▶ [EXERCISE DIRECTIONS] Reproduce the complete listing without any deviation.

▶ [DATA BLOCK]
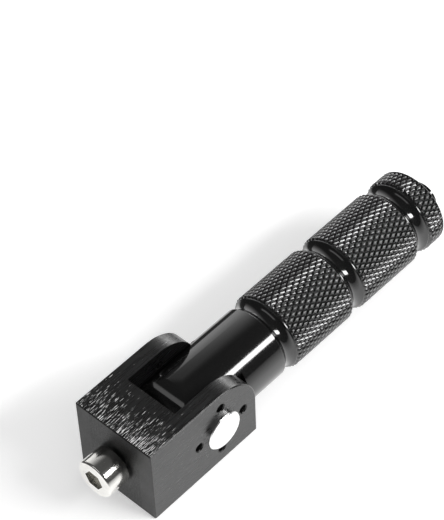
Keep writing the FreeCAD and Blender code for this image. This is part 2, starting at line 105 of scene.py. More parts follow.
class Graph:
    """Adds nodes to a shader or geometry tree and joins them."""

    def __init__(self, tree: bpy.types.NodeTree) -> None:
        """Start from an empty tree.

        Args:
            tree: the tree that takes the nodes.
        """
        self.tree = tree
        tree.nodes.clear()

    def node(self, kind: str, inputs: dict | None = None, **settings: Any) -> bpy.types.Node:
        """Add a node, set its options and fill its inputs, those that share a name by number.

        Args:
            kind: the node's type.
            inputs: a socket to join or a plain value for each input, by name or number.
            settings: the node's own options.

        Returns:
            The new node.
        """
        node = self.tree.nodes.new(kind)
        for name, value in settings.items():
            setattr(node, name, value)
        for name, value in (inputs or {}).items():
            if isinstance(value, bpy.types.NodeSocket):
                self.tree.links.new(value, node.inputs[name])
            else:
                node.inputs[name].default_value = value
        return node

    def work(self, operation: str, *values: Any, clamp: bool = False) -> bpy.types.NodeSocket:
        """Work out a number from one to three others.

        Args:
            operation: the name of the operation.
            values: sockets or plain numbers.
            clamp: whether the result is held between 0 and 1.

        Returns:
            The socket that gives the result.
        """
        inputs = dict(enumerate(values))
        return self.node("ShaderNodeMath", inputs, operation=operation, use_clamp=clamp).outputs[0]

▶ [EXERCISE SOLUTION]
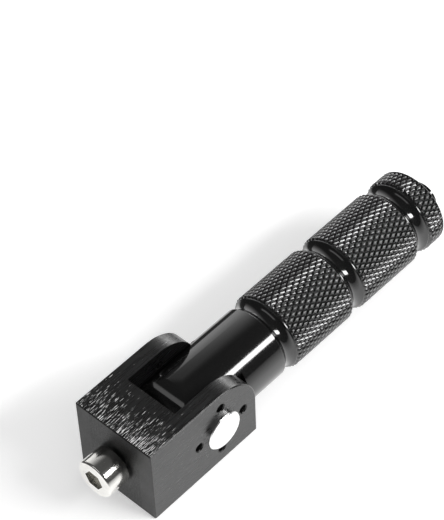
Keep writing the FreeCAD and Blender code for this image. This is part 2, starting at line 105 of scene.py. More parts follow.
class Graph:
    """Adds nodes to a shader or geometry tree and joins them."""

    def __init__(self, tree: bpy.types.NodeTree) -> None:
        """Start from an empty tree.

        Args:
            tree: the tree that takes the nodes.
        """
        self.tree = tree
        tree.nodes.clear()

    def node(self, kind: str, inputs: dict | None = None, **settings: Any) -> bpy.types.Node:
        """Add a node, set its options and fill its inputs, those that share a name by number.

        Args:
            kind: the node's type.
            inputs: a socket to join or a plain value for each input, by name or number.
            settings: the node's own options.

        Returns:
            The new node.
        """
        node = self.tree.nodes.new(kind)
        for name, value in settings.items():
            setattr(node, name, value)
        for name, value in (inputs or {}).items():
            if isinstance(value, bpy.types.NodeSocket):
                self.tree.links.new(value, node.inputs[name])
            else:
                node.inputs[name].default_value = value
        return node

    def work(self, operation: str, *values: Any, clamp: bool = False) -> bpy.types.NodeSocket:
        """Work out a number from one to three others.

        Args:
            operation: the name of the operation.
            values: sockets or plain numbers.
            clamp: whether the result is held between 0 and 1.

        Returns:
            The socket that gives the result.
        """
        inputs = dict(enumerate(values))
        return self.node("ShaderNodeMath", inputs, operation=operation, use_clamp=clamp).outputs[0]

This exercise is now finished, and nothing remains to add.